11/18/2006
La vieille Europe
Tu dis que c'est un penseur profond, dit l'Etudiante. Admettons, je veux bien le croire. Mais si ce que tu dis est vrai, comment t'expliques-tu alors certaines de ses prises de position, je pense en particulier à ses déclarations sur l'Irak, en 2003? J'avais trouvé ça très incohérent, à vrai dire sans queue ni tête. Il disait qu'il fallait "y aller", quelque chose comme ça. Lui-même avait l'air très agité. Il est déçu par la vie qu'il mène, dit l'Ethnologue. Ce ne serait pas la première fois qu'un intellectuel, même brillant, par amertume, dépit, etc., se projetterait dans une patrie mythique (en l'occurrence les Etats-Unis). En outre, il nourrit une admiration aveugle pour les super-stratèges de Washington, des gens, dit-il, d'une exceptionnelle intelligence.
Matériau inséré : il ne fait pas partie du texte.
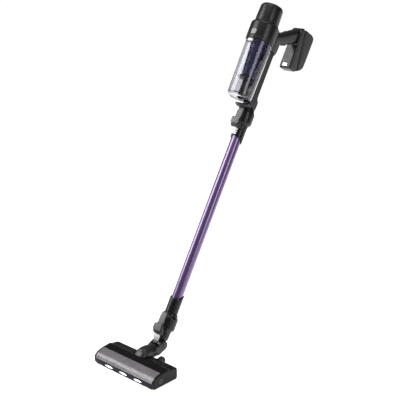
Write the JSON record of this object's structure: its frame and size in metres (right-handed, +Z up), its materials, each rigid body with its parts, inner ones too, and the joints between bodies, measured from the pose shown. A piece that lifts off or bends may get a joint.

Nous ne serions rien à côté. J'ignore s'il le pense aujourd'hui encore, mais c'est ce qu'il disait à l'époque. Il aime aussi reprendre à son compte leurs habituels couplets sur la "veille Europe": ça lui met du baume sur le coeur. A part ça, il en est resté à l'époque de la guerre froide. Il ne comprend pas que des gens qui avaient adopté autrefois des attitudes pro-américaines en viennent aujourd'hui à critiquer les Etats-Unis, à plus forte raison encore, comme je l'ai fait moi-même il y a trois ans, à manifester contre eux dans la rue. Il trouve ça incohérent. Si l'on était autrefois pour les Etats-Unis, on devrait forcément l'être aujourd'hui encore. Ou alors on aurait changé. D'aucune manière il ne lui vient à l'esprit que c'est l'époque elle-même, peut-être, qui aurait changé. En sorte que pour rester fidèle à soi-même, on serait, soi-même aussi, obligé aujourd'hui de changer.